The three photo-projects by Christopher Sims in this exhibition take us in directions that are more complex and less trodden. Hearts and Minds is an unsettling look at young people (all boys, as represented here) at a U.S.-military-administered traveling recruitment event known as the Virtual Army Experience. Here, inside massive tents set up at amusement parks, state fairs, and NASCAR races, participants can play virtual-soldier games and engage with other forms of “militainment.” As Sims notes: “The army reveals itself to be a keen reader of American adolescent emotions and passions, and employs this understanding through a brilliantly designed and bloodless simulation of the thrill of the fight.” Indeed, the young men in these photographs are aflush with the intensity of the moment—the fun of it—reminding us of journalist Chris Hedges’s chilling observation that “the rush of battle is often a potent and lethal addiction.”
Far calmer—and disturbing as such—is Sims’s series of images from Guantánamo Bay, where he traveled in 2006 (after more than two years wrangling for U.S. government clearance). Under rigid military restrictions about what could be photographed at Gitmo—no aircraft, no radio domes, no faces of prisoners, etc.—Sims shot scenes that are quite intentionally action-free: worn playground structures, an empty café, desk chairs in anonymous, fluorescent-lit offices. These images serve as an ominous basso continuo, bracing the unknown activities taking place in detention camps just around the corner.

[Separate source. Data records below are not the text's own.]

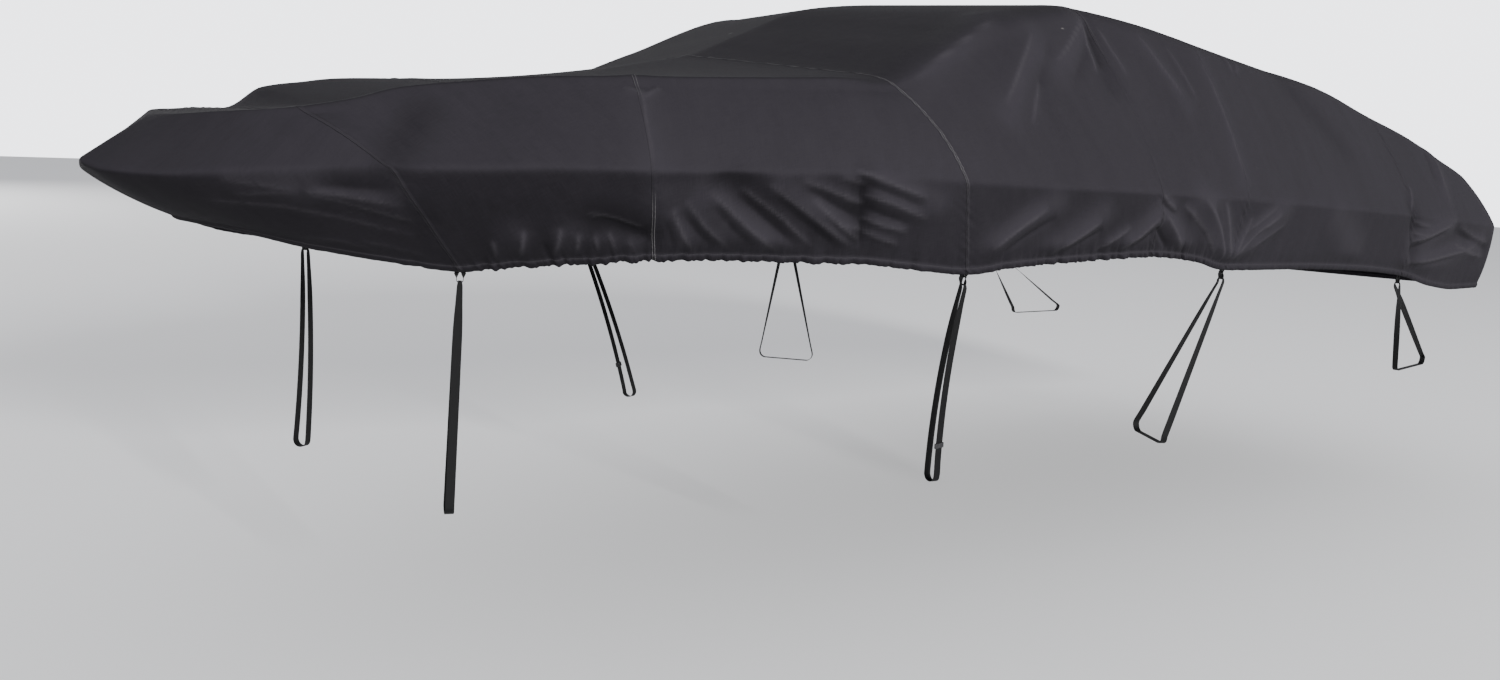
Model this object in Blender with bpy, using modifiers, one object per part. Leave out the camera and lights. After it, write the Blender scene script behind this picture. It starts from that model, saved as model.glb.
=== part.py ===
"""Fitted cover for a small open motor boat, standing as it does when it is pulled tight over its load:
seven sewn cloth panels with one elastic hem, and four webbing straps a side that hang in hem loops.

Metres. +X runs aft along the cover, +Y to starboard, +Z up. The tables give heights above the ground;
everything hangs on one empty, which puts the origin under the peak of the cloth, where it is held.
"""

import bpy
import numpy as np
from mathutils import Vector

# ---------------------------------------------------------------- sizes
CLOTH = 0.002
HEM_THICK = 0.006
SEAM_GAP = 0.0004
SEAM_STRIP = 0.006
COLUMN_STEP = 0.092
PEAK_X = -0.70
ROUNDING = 0.13
BULGE_UP = 0.6
BULGE_OUT = 0.8
STARBOARD_SHIFT = 0.12
STARBOARD_SHARE = 0.75

WEBBING = 0.0016
WEBBING_WIDE = 0.025
CLEAR = 0.0004

# Levels up half a section: 0 is the hem, 1 the crease, 2 the shoulder and 3 the ridge.
LEVELS = (0, 0.06, 0.13, 0.34, 0.56, 0.78, 1, 1.3, 1.6, 2 - ROUNDING, 2, 2 + ROUNDING, 2.35, 2.65, 3)
HEM_LEVEL = 0.07
HEM_FADE = 0.25
RIDGE_FADE = 0.5

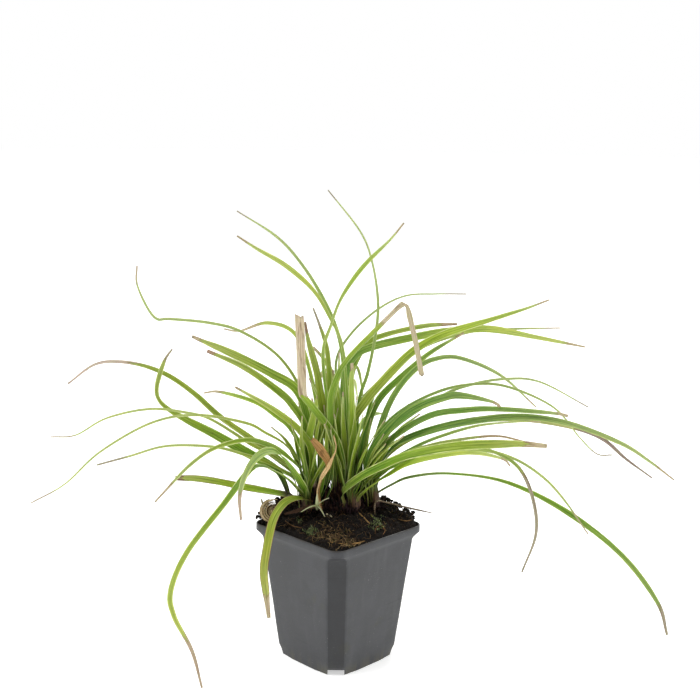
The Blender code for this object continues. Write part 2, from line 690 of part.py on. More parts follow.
def soil_height(across, away):
    """Top of the peat: level at the rim, mounded under the crown, lumpy all over."""
    spread = 2 * SOIL_MOUND_SPREAD ** 2
    mound = SOIL_MOUND * math.exp(-((across - CROWN[0]) ** 2 + (away - CROWN[1]) ** 2) / spread)
    back = SOIL_BACK_RISE * (0.5 + 0.5 * math.tanh(away / SOIL_BACK_SPAN))
    lumps = math.sin(across * 0.41 + 1.3) * math.cos(away * 0.37 - 0.4)
    lumps += 0.8 * math.sin(across * 0.73 - away * 0.52 + 2.1)
    lumps += 0.6 * math.cos(across * 0.93 + away * 1.07)
    heaps = 0.0
    for heap_across, heap_away, height, width in SOIL_HEAPS:
        heaps += height * math.exp(-((across - heap_across) ** 2 + (away - heap_away) ** 2) / width)
    return SOIL_EDGE + mound + back + lumps * SOIL_LUMP + heaps


def place_in_view(point):
    """Across and away, as the photograph sees it, of a point of the pot's frame."""
    across = point.x * math.cos(POT_TURN) - point.y * math.sin(POT_TURN)
    away = point.x * math.sin(POT_TURN) + point.y * math.cos(POT_TURN)
    return across, away


def build_soil(material, holes):
    inset = WALL + SOIL_CLEARANCE
    levels = [
        body_ring(FLOOR + CLEARANCE, inset, SOIL_FLAT_POINTS),
        body_ring(TAB_START, inset, SOIL_FLAT_POINTS),
        rim_ring(POT_HEIGHT - RIM_HEIGHT, inset, SOIL_FLAT_POINTS),
    ]
    top = rim_ring(POT_HEIGHT, inset, SOIL_FLAT_POINTS)
    for scale in SOIL_RINGS:
        ring = []
        for p in top:
            point = Vector((p.x * scale, p.y * scale, 0.0))
            across, away = place_in_view(point)
            height = soil_height(across, away)
            if scale == 1.0:
                height = POT_HEIGHT + SOIL_LIP
            point.z = height
            ring.append(point)
        levels.append(ring)
    soil = make_object("soil", loft(levels), material)
    combine(soil, holes, "DIFFERENCE")
    return soil


def hole_under(across, away, half_wide, half_deep, sides=SHEATH_SIDES):
    """A plain hole in the peat for what stands there."""
    low = soil_height(across, away) - HOLE_DEPTH - CLEARANCE
    shape = prism_solid(across, away, half_wide + CLEARANCE * 1.1, half_deep + CLEARANCE * 1.1, low,
                        low + 60.0, sides=sides)
    return make_object("hole", shape)


def foot_prism(across, away, half_wide, half_deep, high, taper=0.0, sides=SHEATH_SIDES):
    low = soil_height(across, away) - HOLE_DEPTH
    return prism_solid(across, away, half_wide, half_deep, low, high, taper, sides)


def tuft_blades():
    """Every green blade as (name, shoot, middle line, width, lean, tip)."""
    result = []
    for name, blade in BLADES.items():
        foot, foot_away = tuft_foot(blade.tuft)
        line = blade_line(foot, foot_away, blade.track, blade.away, drift=blade.drift)
        result.append((name, blade.tuft, line, blade.width, blade.lean, blade.tip))
    for name, (source, share, tuft, away, width) in ECHOES.items():
        foot, foot_away = tuft_foot(tuft)
        track = track_part(BLADES[source].track, share)[1:]
        line = blade_line(foot, foot_away, track, away)
        result.append((name, tuft, line, width, ECHO_LEAN, "point"))
    for index, (width, top, reach, swing) in enumerate(AWAY_FAN):
        foot, foot_away = tuft_foot("tuft_back")
        line = away_line(foot, top, reach, swing)
        result.append((f"away_{index}", "tuft_back", line, width, FAN_LEAN, "point"))
    return result


def away_line(foot, top, reach, swing):
    """An arching blade that leans straight away from the viewer, `swing` degrees to one side."""
    outward = from_view(math.sin(math.radians(swing)), math.cos(math.radians(swing)), 0.0)
    rise = top - foot.z
    places = [foot + outward * (reach * out) + Vector((0.0, 0.0, rise * up)) for out, up in FAN_SHAPE]
    return thinned(smooth_curve(places, STEP_LENGTH), STEP_SHORTEST)


def build_tufts(material):
    blades = tuft_blades()
    nodes = []
    holes = []
    for name, (across, away, half_wide, half_deep) in TUFTS.items():
        sheath = foot_prism(across, away, half_wide, half_deep, SHEATH_TOP, SHEATH_TAPER)
        tuft = make_object(name, sheath, material)
        strips = []
        for blade_name, owner, line, width, lean, tip in blades:
            if owner == name:
                strips.append(make_object(blade_name, blade_solid(line, width, lean, tip)))
        combine(tuft, strips, "UNION")
        nodes.append(tuft)
        holes.append(hole_under(across, away, half_wide, half_deep))
    return nodes, holes


def build_dead_leaves(material):
    across, away = DEAD_FOOT
    ground = soil_height(across, away)
    foot = from_view(across, away, ground + 3.0)
    shape = foot_prism(across, away, *DEAD_FOOT_HALF, ground + DEAD_FOOT_RISE, DEAD_FOOT_TAPER,
                       DEAD_FOOT_SIDES)
    base = make_object("dead_leaves", shape, material)
    strips = []
    for name, (track, tip_away, width) in DEAD_LEAVES.items():
        line = blade_line(foot, away, track, tip_away, 8.0)
        strips.append(make_object(name, blade_solid(line, width, 10.0, "cut")))
    combine(base, strips, "UNION")
    return base, hole_under(across, away, *DEAD_FOOT_HALF, DEAD_FOOT_SIDES)


def build_seedling(material):
    across, away = SEEDLING_FOOT
    heart = seen(*SEEDLING_HEART, away)
    stem = foot_prism(across, away, PEG_RADIUS, PEG_RADIUS, heart.z, sides=PEG_SIDES)
    base = make_object("seedling", stem, material)
    strips = []
    for px, py in SEEDLING_TIPS:
        tip = seen(px, py, away - 2.0)
        bow = (heart + tip) / 2 + Vector((0.0, 0.0, 1.0))
        line = [heart - Vector((0.0, 0.0, 0.6)), bow, tip]
        strips.append(make_object("seed_leaf", tube_solid(line, SEEDLING_STEM)))
    combine(base, strips, "UNION")
    return base, hole_under(across, away, PEG_RADIUS, PEG_RADIUS, PEG_SIDES)


def build_dead_stem(material):
    across, away = DEAD_STEM_FOOT
    first = seen(*DEAD_STEM_TRACK[0], away)
    shape = foot_prism(across, away, PEG_RADIUS, PEG_RADIUS, first.z, sides=PEG_SIDES)
    peg = make_object("dead_stem", shape, material)
    foot = from_view(across, away, first.z - 1.0)
    places = [foot]
    for index, (px, py) in enumerate(DEAD_STEM_TRACK[1:]):
        places.append(seen(px, py, away + 3.0 * (index + 1)))
    stem = make_object("stem", tube_solid(smooth_curve(places, 12.0), DEAD_STEM_THICKNESS))
    combine(peg, [stem], "UNION")
    return peg, hole_under(across, away, PEG_RADIUS, PEG_RADIUS, PEG_SIDES)


def build_straw_coil(material):
    """Strands bent in a half round over the left corner, joined at a peg in the peat."""
    across, away = STRAW_FOOT
    middle = Vector(STRAW_MIDDLE)
    peg_top = middle.z + STRAW_RADIUS * 0.3
    shape = foot_prism(across, away, *STRAW_FOOT_HALF, peg_top, sides=STRAW_FOOT_SIDES)
    peg = make_object("straw_coil", shape, material)
    strands = []
    for k in range(STRAW_STRANDS):
        shift = (k - (STRAW_STRANDS - 1) / 2) * STRAW_PITCH
        places = []
        for step in range(STRAW_STEPS):
            angle = math.radians(STRAW_FIRST_ANGLE + STRAW_TURN * step)
            across_strand = middle.x + STRAW_RADIUS * math.cos(angle) * STRAW_STRETCH
            places.append(from_view(across_strand, middle.y + shift,
                                    middle.z + STRAW_RADIUS * math.sin(angle)))
        strands.append(make_object("strand", tube_solid(places, STRAW_THICKNESS)))
    combine(peg, strands, "UNION")
    return peg, hole_under(across, away, *STRAW_FOOT_HALF, STRAW_FOOT_SIDES)


def build():
    clear_scene()
    plastic = make_material("pot_plastic", (0.085, 0.088, 0.09), 0.55)
    peat = make_material("peat", (0.02, 0.015, 0.012), 0.95)
    leaf = make_material("sedge_leaf", GREEN, 0.5)
    dry = make_material("dry_leaf", DRY, 0.75)
    tufts, holes = build_tufts(leaf)
    for piece in (build_dead_leaves, build_seedling, build_dead_stem, build_straw_coil):
        node, hole = piece(dry)
        holes.append(hole)
    build_soil(peat, holes)
    build_pot(plastic)


build()
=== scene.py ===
"""A carex sedge growing in its square nursery pot: its looks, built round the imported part.

The frame is the part's own: metres, +Z up, the pot's sides along X and Y, the origin at the middle of the
pot's base. Sizes below are in millimetres. Blades are tracks, points of the 700 x 700 photograph from root
to tip, set in space from the photograph's viewpoint, as in the part's source.
"""

import math
import random
from typing import NamedTuple

import bmesh
import bpy
from mathutils import Matrix, Vector, noise


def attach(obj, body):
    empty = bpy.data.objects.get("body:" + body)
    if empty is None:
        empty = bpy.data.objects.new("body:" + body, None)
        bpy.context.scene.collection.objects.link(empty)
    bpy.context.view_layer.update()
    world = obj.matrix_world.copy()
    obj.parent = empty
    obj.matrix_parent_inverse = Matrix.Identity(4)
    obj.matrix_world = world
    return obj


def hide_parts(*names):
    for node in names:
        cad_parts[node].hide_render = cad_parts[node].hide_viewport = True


MM = 0.001
UP = Vector((0.0, 0.0, 1.0))

# Pot
POT_HEIGHT = 100.0
RIM_SIDE = 90.0
RIM_HEIGHT = 5.0
RIM_RADIUS = 9.0
BODY_TOP_SIDE = 89.0
BODY_BASE_SIDE = 67.6
CHAMFER_TOP = 10.3
CHAMFER_BASE = 8.8
CHAMFER_EASE = 1.5
TAB_START = 91.0
EASE_STEPS = 5
STRIP_STEPS = 4
CORNER_STEPS = 2 * EASE_STEPS + STRIP_STEPS
WALL = 1.2
RIM_EASE = 0.5
NOTCH_HEIGHT = 4.4
NOTCH_WIDTH = 12.0
NOTCH_REACH = 20.0
INNER_FLOOR = 6.0
POT_FLAT_POINTS = 15
POT_LEVELS = 22
TAB_LEVELS = 5
TAB_BULGE = 1.4
POT_WAVER = 0.16
WAVER_CLOSE = 0.045
WAVER_START = Vector((3.0, 7.0, 1.0))
SHARP_EDGE = math.radians(38.0)

# The foot slopes in at the corners: how far, from what height, and over how many points beside them
FOOT_EASE = 1.5
FOOT_TOP = 8.0
FOOT_SPREAD = 4

# Soil
SOIL_EDGE = 101.0
SOIL_DROP = 1.1
SOIL_CLEARANCE = 0.4
SOIL_BASE_CLEARANCE = 0.3
SOIL_MOUND = 9.5
SOIL_MOUND_SPREAD = 25.0
SOIL_BACK_RISE = 3.0
SOIL_BACK_SPAN = 18.0
SOIL_LUMP = 0.9
HOLE_DEPTH = 8.0
CROWN = (2.0, 15.0)

# Heaps and dips in the peat: across, away, height, and how wide they spread
SOIL_HEAPS = ((-42.0, 13.0, 5.0, 70.0), (-51.0, 0.0, -5.5, 60.0), (50.0, 0.0, 3.6, 60.0),
              (40.0, 20.0, 3.4, 160.0))

# Viewpoint of the photograph: distances in millimetres, lengths in the picture in its own points
VIEW_DISTANCE = 800.0
VIEW_HEIGHT = 376.0
VIEW_FOCAL = 1143.0
VIEW_MIDDLE = 350.0
VIEW_PITCH = math.radians(10.43)
VIEW_ROLL = math.radians(0.79)
VIEW_YAW = math.radians(0.50)
POT_TURN = math.radians(44.62)
FILM_WIDTH = 36.0

# Blades
BLADE_STEP = 3.0
BLADE_THICKNESS = 0.34
FOLD = 0.34
DEPTH_DRIFT = 1.25
TIP_WIDTH = 0.5
MARGIN_THINNING = 0.72
MIDRIB = 1.25
KEEL_SOFTNESS = 0.012
KEEL_DROP = 0.11
RAGGED = (1.0, 0.16)
UNEVEN_WIDTH = 0.035
BLADE_COLUMNS = (-1.0, -0.9, -0.62, -0.3, 0.0, 0.3, 0.62, 0.9, 1.0)

# Sheath bases, one for each leafy shoot
SHEATH_TOP = 120.0
SHEATH_TAPER = 9.0
BLADE_ROOT_DEPTH = 4.0
SHEATH_POINTS = 44
SHEATH_LEVELS = 30
SHEATH_WRAPS = 5
SHEATH_SPIRAL = 0.012
SHEATH_NARROWING = 0.6
SHEATH_LIP_START = 0.66
SHEATH_LIP_RISE = 0.12
SHEATH_ROUGH = 0.03

# Shoots: name, place across and away from the pot's axis as the photograph sees it, half widths
TUFTS = {
    "tuft_centre": (2.0, 15.0, 6.4, 4.6),
    "tuft_left": (-25.0, 15.0, 4.6, 5.6),
    "tuft_front_left": (-23.0, 1.0, 4.8, 4.8),
    "tuft_front_right": (12.0, 0.0, 6.0, 4.6),
    "tuft_right": (27.0, 11.0, 4.8, 5.6),
    "tuft_back_right": (20.0, 28.0, 5.0, 4.8),
    "tuft_back": (2.0, 33.0, 6.0, 4.8),
    "tuft_back_left": (-16.0, 30.0, 5.0, 4.8),
}

# Colours as a screen shows them
DEEP = (36, 66, 4)
GREEN = (104, 148, 14)
OLIVE = (144, 160, 34)
LIME = (166, 192, 44)
YELLOW = (196, 204, 92)
BLUISH = (86, 138, 50)
GREYISH = (160, 178, 122)
MIST = (192, 198, 158)
TAN = (204, 188, 152)
BROWN = (134, 96, 62)
PINK = (206, 184, 160)
GREY = (176, 168, 146)
CREAM = (216, 214, 172)
ROOT_BROWN = (62, 36, 32)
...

Finally, Sims’s Theater of War: The Pretend Villages of Iraq and Afghanistan brings us into mock worlds set up within the training grounds of U.S. Army bases in North Carolina, Louisiana, and California. Here, in the pretend tumult of pretend countries (“Talatha,” “Braggistan”), U.S. soldiers can (sort of) see how it feels to interact with people in the Middle Eastern territories with which the United States is engaged. In these staged environments, the “villagers” are often played by recent immigrants from Iraq and Afghanistan—and Sims himself sometimes plays the part of a “war photographer” in these non-wars. While Sims’s photographs inevitably bring to mind the images of war simulations by An-my Lê and Richard Barnes, here we are in full color and full disclosure: there is nothing convincing about these bizarre games.
A former photo archivist at the U.S. Holocaust Memorial Museum, Sims knows something about the many ways images interact with the monstrous fact of violence. Of his Guantánamo project, he has said: “I became interested in the idea of making war photographs that . . . weren’t about seeing violence, or spectacle, or the things that make people turn away from most war photographs. I began thinking that maybe the thing to do was to try to make a type of war photograph that captured something else.”
In a sense, this is the challenge taken up in each of the projects in Remote Sites of War: they are sneak attacks, intended to poke at, and perhaps reawaken, our exhausted cultural psyches.
Remote Sites of War was presented at the Fine Art Museum, Western Carolina University, Cullowhee, North Carolina, April 10–May 30, 2014.
Diana C. Stoll is a writer and editor based in Asheville, North Carolina.